Every week, there's a lab meeting and each person takes turns leading it. Anyone could go if they had an interest. That's when a lot of that informal interaction happened.
The architecture of the pods where you had offices around open spaces worked well, too. That let people participate in the conversations.
The first 25 years of PARC were surrounded by magic. The Xerox Alto computer was developed there and came out three years after PARC began. For the next 10 years, hardware evolved and software was built on it. Ten years later, the Xerox Star came out, followed by others.
Now, here I am at Willow Garage and we're three years old. PARC had a huge influence on my work here. There are interesting parallels as I look back and see them. PARC created the first personal computer, and Willow Garage is creating the first personal robot. At Willow Garage, our main work area is surrounded by offices, just like at PARC. You look around and wonder how much of that was consciously or unconsciously taken with me.
A look at other key U.S. technology research centers
Xerox is, of course, just one of many U.S. technology companies that have created independent arms dedicated to research: AT&T Bell Laboratories, IBM Research and dozens of other institutions associated with tech industry giants have made groundbreaking advances in computing and communications.
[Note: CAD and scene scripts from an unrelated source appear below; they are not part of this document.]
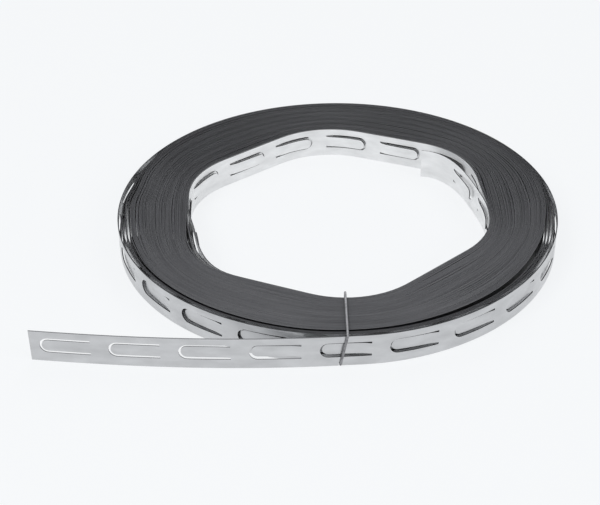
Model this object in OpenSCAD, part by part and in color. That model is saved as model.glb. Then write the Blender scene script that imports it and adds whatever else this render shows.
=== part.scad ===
// Cable fixing band: a roll of punched galvanised steel strip, about 23 m, held shut by a tie wire.
// The roll lies flat on its end. Z is up, z = 0 is the level it rests on, and the origin is on
// the roll's axis. A bearing is an angle seen from above, counter-clockwise from the front (-Y),
// so 90 is +X. Lengths are millimetres.

/* [Strip] */
// Width of the strip, which is the height of the roll
strip_w = 12.9; // [9:0.1:30]
// Thickness of the strip
strip_t = 0.4; // [0.2:0.05:0.45]

/* [Tongues] */
// Distance from one tongue to the next along the strip
tongue_pitch = 25; // [21:0.5:60]
// Length of the U-shaped cut that frees a tongue
slot_len = 18.5; // [10:0.5:20]
// Width across the two legs of the cut
slot_span = 6.2; // [4:0.1:7.5]
// Width of the cut itself
slot_cut = 0.8; // [0.6:0.1:1.5]
// How far the tongue's middle lies above the strip's middle
slot_rise = 0.5; // [-0.5:0.05:0.5]
// How deep the cuts sink into the wound turns
slot_depth = 1; // [0.6:0.1:1.5]
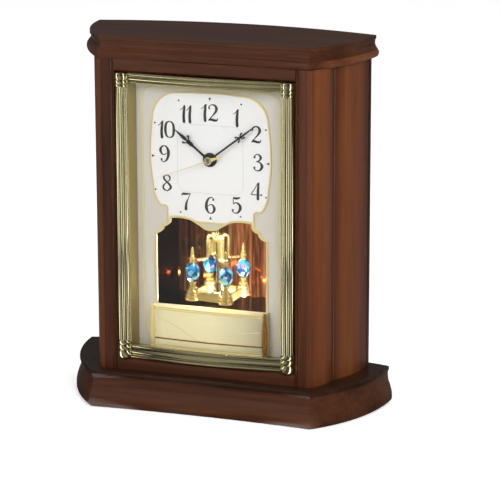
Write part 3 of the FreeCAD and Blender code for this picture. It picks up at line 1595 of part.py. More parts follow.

But it's not just private companies that have made significant contributions to technology in the U.S.: Universities, nonprofit organizations and government agencies have all made giant strides as well. Here are three of the most noteworthy:
* The Massachusetts Institute of Technology: MIT has been an important researcher in computing, electronics and artificial intelligence since the 1940s. Among many other innovations, MIT researchers helped create the basis for magnetic core memory, invented the RSA encryption algorithm and developed early and influential programming languages such as LISP (shorthand for "List Processing"), operating systems such as the Incompatible Timesharing System (ITS) and applications like the Sketchpad graphics program and the Emacs text editor. The GNU free software project and the World Wide Web Consortium were founded at MIT.